Mercoledì 24 Aprile 2024

Dall’altare quel grido contro i boss

La storica omelia ai funerali del generale Dalla Chiesa

La bara del generale Dalla Chiesa (Ansa)

La bara del generale Dalla Chiesa (Ansa)

Era Tito Livio. Ma nella foga dell’omelia il cardinale Salvatore Pappalardo lo chiamò Sallustio. La citazione in latino, però, era perfetta: "Dum Romae consulitur, Saguntum expugnatur". Scandì quelle parole il 4 settembre 1982 a Palermo nella chiesa di San Domenico, nel giorno dei funerali del generale Carlo Alberto Dalla Chiesa. E fece anche la traduzione a beneficio di chi non conosceva il latino: "Mentre a Roma si pensa sul da fare, la città di Sagunto viene espugnata dai nemici. E questa volta non è Sagunto. Ma Palermo, povera Palermo".
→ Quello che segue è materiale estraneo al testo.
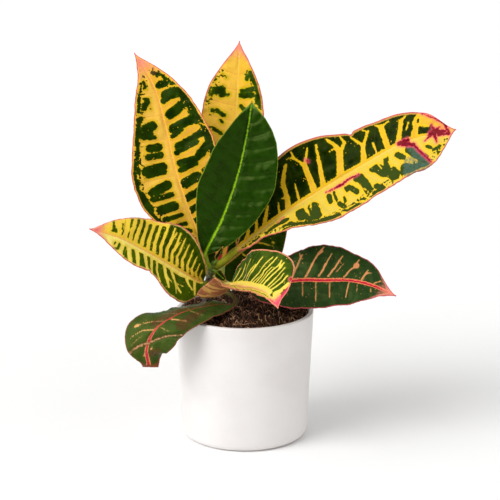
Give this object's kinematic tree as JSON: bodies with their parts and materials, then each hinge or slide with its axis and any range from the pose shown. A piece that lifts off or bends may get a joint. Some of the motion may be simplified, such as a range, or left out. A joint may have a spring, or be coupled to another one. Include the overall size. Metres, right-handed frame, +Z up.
{
  "type": "potted croton",
  "caption": "Variegated croton house plant with broad patterned leaves on a short stem, in a plain round tapered pot that stands on a flat underside.",
  "frame": {"origin": "centre of the pot's flat underside", "axes": "+Z up along the pot's axis, -Y towards the plant's front, +X to the right as seen from the front"},
  "size_m": [0.3347, 0.2111, 0.3603],
  "materials": {
    "pot": "matte",
    "soil": "matte",
    "stem": "matte",
    "leaf_yellow": "satin",
    "leaf_green": "satin"
  },
  "bodies": {
    "root": {"pot": "pot", "soil": "soil", "main_stem": "stem", "leaf_upper_left": "leaf_yellow", "leaf_upper_back": "leaf_yellow", "leaf_front_green": "leaf_green", "leaf_right": "leaf_yellow", "leaf_left": "leaf_yellow", "leaf_front_right": "leaf_yellow", "leaf_lower_right": "leaf_green", "leaf_lower_left": "leaf_green", "leaf_back_right": "leaf_green", "leaf_crown_upper": "leaf_green", "leaf_crown_lower": "leaf_green"}
  },
  "joints": []
}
Un attacco frontale, con Sandro Pertini, allora presidente della Repubblica, e Giovanni Spadolini, presidente del Consiglio, nelle panche, in prima fila, in chiesa. La Chiesa, questa volta con la C maiuscola, attaccò così per la prima volta frontalmente la mafia. E prese posizione proprio con l’arcivescovo di Palermo che con quella citazione recuperata dal passato, denunciò l’isolamento in cui Dalla Chiesa, nei suoi cento giorni nel capoluogo siciliano, si trovò a operare. Nonostante gli fossero stati dati poteri speciali come prefetto. Quell’isolamento che lo portò a essere un bersaglio mobile e facilmente raggiungibile, come dimostrò la strage di via Carini, in cui morì.

Dieci anni dopo il cardinale Pappalardo sarà di nuovo costretto a pronunciare un’omelia sferzante davanti alle bare di Giovanni Falcone e Francesca Morvillo, uccisi a Capaci il 23 maggio del 1992. Riuscendo perfino ad anticipare quello che, dalla Valle dei Templi, avrebbe detto Giovanni Paolo II nel 1993, con la scomunica ai mafiosi: "Gli operatori di nefasti delitti possiamo annoverarli come veri cristiani o non sono da ritenere piuttosto come facenti parte della sinagoga (termine che fu poi costretto a precisare all’indomani per le proteste delle comunità ebraiche, ndr) di Satana?".